▶ **REQUIREMENTS**:
Repeat each line exactly as it is written.

───── PROVIDED MATERIAL

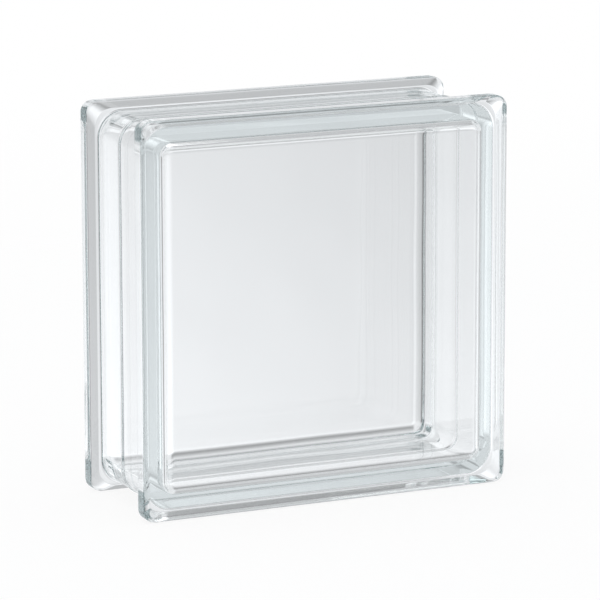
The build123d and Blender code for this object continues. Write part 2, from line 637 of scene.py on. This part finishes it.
# %% [markdown]
# ## Enough bounces
# A ray that enters a lip at a flat angle is caught by the glass, and is thrown to and fro inside it
# dozens of times before it gets out. With few bounces it is given up as black, and the far lips get
# hard black edges.

# %% Light paths
MOST_BOUNCES = 64
light_paths = bpy.context.scene.cycles
light_paths.max_bounces = MOST_BOUNCES
light_paths.glossy_bounces = MOST_BOUNCES
light_paths.transmission_bounces = MOST_BOUNCES
print("up to", light_paths.max_bounces, "bounces")

# %% [markdown]
# ## The photograph's point of view
# The camera stands nearly two metres off, a little to the left and above, with a long lens, so that
# the block's edges hardly converge. Its direction, distance and focal length were found by fitting
# the block's corners, and are kept as they came out. The middle of the picture lies slightly off the
# block's, which is made by moving the camera a few millimetres, so the lens itself has no shift.

# %% Camera
AZIMUTH = -25.119           # degrees, from straight in front
ELEVATION = 11.732
ROLL = -0.107
DISTANCE = 1966.536         # millimetres, from the block's middle
SIDEWAYS = -2.594
UPWARD = 3.490
FOCAL_PIXELS = 3949.1
FRAME_PIXELS = 600
SENSOR = 36.0
FAR_LIMIT = 50

azimuth = math.radians(AZIMUTH)
elevation = math.radians(ELEVATION)
roll = math.radians(ROLL)
towards = Vector((
    math.sin(azimuth) * math.cos(elevation),
    -math.cos(azimuth) * math.cos(elevation),
    math.sin(elevation)))
level_right = (-towards).cross(Vector((0, 0, 1))).normalized()
level_up = level_right.cross(-towards)
right = level_right * math.cos(roll) + level_up * math.sin(roll)
up = -level_right * math.sin(roll) + level_up * math.cos(roll)
place = Vector((0, 0, MID_HEIGHT)) + towards * DISTANCE - right * SIDEWAYS - up * UPWARD

camera_data = bpy.data.cameras.new("camera")
camera_data.sensor_width = SENSOR
camera_data.lens = FOCAL_PIXELS / FRAME_PIXELS * SENSOR
camera_data.clip_end = FAR_LIMIT
camera = bpy.data.objects.new("camera", camera_data)
camera.matrix_world = Matrix((
    (right.x, up.x, towards.x, place.x * MM),
    (right.y, up.y, towards.y, place.y * MM),
    (right.z, up.z, towards.z, place.z * MM),
    (0, 0, 0, 1)))
bpy.context.scene.collection.objects.link(camera)
bpy.context.scene.camera = camera
bpy.context.scene.view_settings.view_transform = "Standard"
stands_at = [round(v, 3) for v in camera.matrix_world.translation]
print("camera at", stands_at, "m, lens", round(camera_data.lens, 1), "mm")

# %% [markdown]
# ## Compare the sizes
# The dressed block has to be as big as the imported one. For the low and the high corner, the
# difference between the two boxes is printed in millimetres.

# %% Sizes and finish
dressed_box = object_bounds()
for end, packed, dressed in zip(("low", "high"), cad_box, dressed_box):
    past = [round((b - a) / MM, 2) for a, b in zip(packed, dressed)]
    print("the", end, "corner differs by", past, "mm")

──────────

▶ **FINAL ANSWER**:
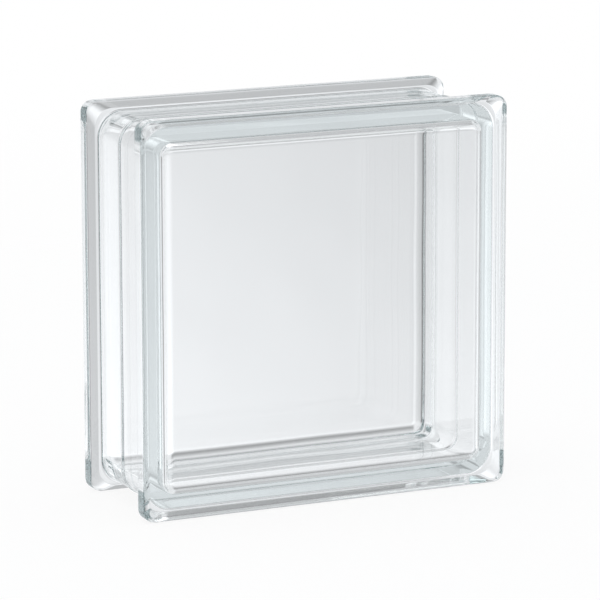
The build123d and Blender code for this object continues. Write part 2, from line 637 of scene.py on. This part finishes it.
# %% [markdown]
# ## Enough bounces
# A ray that enters a lip at a flat angle is caught by the glass, and is thrown to and fro inside it
# dozens of times before it gets out. With few bounces it is given up as black, and the far lips get
# hard black edges.

# %% Light paths
MOST_BOUNCES = 64
light_paths = bpy.context.scene.cycles
light_paths.max_bounces = MOST_BOUNCES
light_paths.glossy_bounces = MOST_BOUNCES
light_paths.transmission_bounces = MOST_BOUNCES
print("up to", light_paths.max_bounces, "bounces")

# %% [markdown]
# ## The photograph's point of view
# The camera stands nearly two metres off, a little to the left and above, with a long lens, so that
# the block's edges hardly converge. Its direction, distance and focal length were found by fitting
# the block's corners, and are kept as they came out. The middle of the picture lies slightly off the
# block's, which is made by moving the camera a few millimetres, so the lens itself has no shift.

# %% Camera
AZIMUTH = -25.119           # degrees, from straight in front
ELEVATION = 11.732
ROLL = -0.107
DISTANCE = 1966.536         # millimetres, from the block's middle
SIDEWAYS = -2.594
UPWARD = 3.490
FOCAL_PIXELS = 3949.1
FRAME_PIXELS = 600
SENSOR = 36.0
FAR_LIMIT = 50

azimuth = math.radians(AZIMUTH)
elevation = math.radians(ELEVATION)
roll = math.radians(ROLL)
towards = Vector((
    math.sin(azimuth) * math.cos(elevation),
    -math.cos(azimuth) * math.cos(elevation),
    math.sin(elevation)))
level_right = (-towards).cross(Vector((0, 0, 1))).normalized()
level_up = level_right.cross(-towards)
right = level_right * math.cos(roll) + level_up * math.sin(roll)
up = -level_right * math.sin(roll) + level_up * math.cos(roll)
place = Vector((0, 0, MID_HEIGHT)) + towards * DISTANCE - right * SIDEWAYS - up * UPWARD

camera_data = bpy.data.cameras.new("camera")
camera_data.sensor_width = SENSOR
camera_data.lens = FOCAL_PIXELS / FRAME_PIXELS * SENSOR
camera_data.clip_end = FAR_LIMIT
camera = bpy.data.objects.new("camera", camera_data)
camera.matrix_world = Matrix((
    (right.x, up.x, towards.x, place.x * MM),
    (right.y, up.y, towards.y, place.y * MM),
    (right.z, up.z, towards.z, place.z * MM),
    (0, 0, 0, 1)))
bpy.context.scene.collection.objects.link(camera)
bpy.context.scene.camera = camera
bpy.context.scene.view_settings.view_transform = "Standard"
stands_at = [round(v, 3) for v in camera.matrix_world.translation]
print("camera at", stands_at, "m, lens", round(camera_data.lens, 1), "mm")

# %% [markdown]
# ## Compare the sizes
# The dressed block has to be as big as the imported one. For the low and the high corner, the
# difference between the two boxes is printed in millimetres.

# %% Sizes and finish
dressed_box = object_bounds()
for end, packed, dressed in zip(("low", "high"), cad_box, dressed_box):
    past = [round((b - a) / MM, 2) for a, b in zip(packed, dressed)]
    print("the", end, "corner differs by", past, "mm")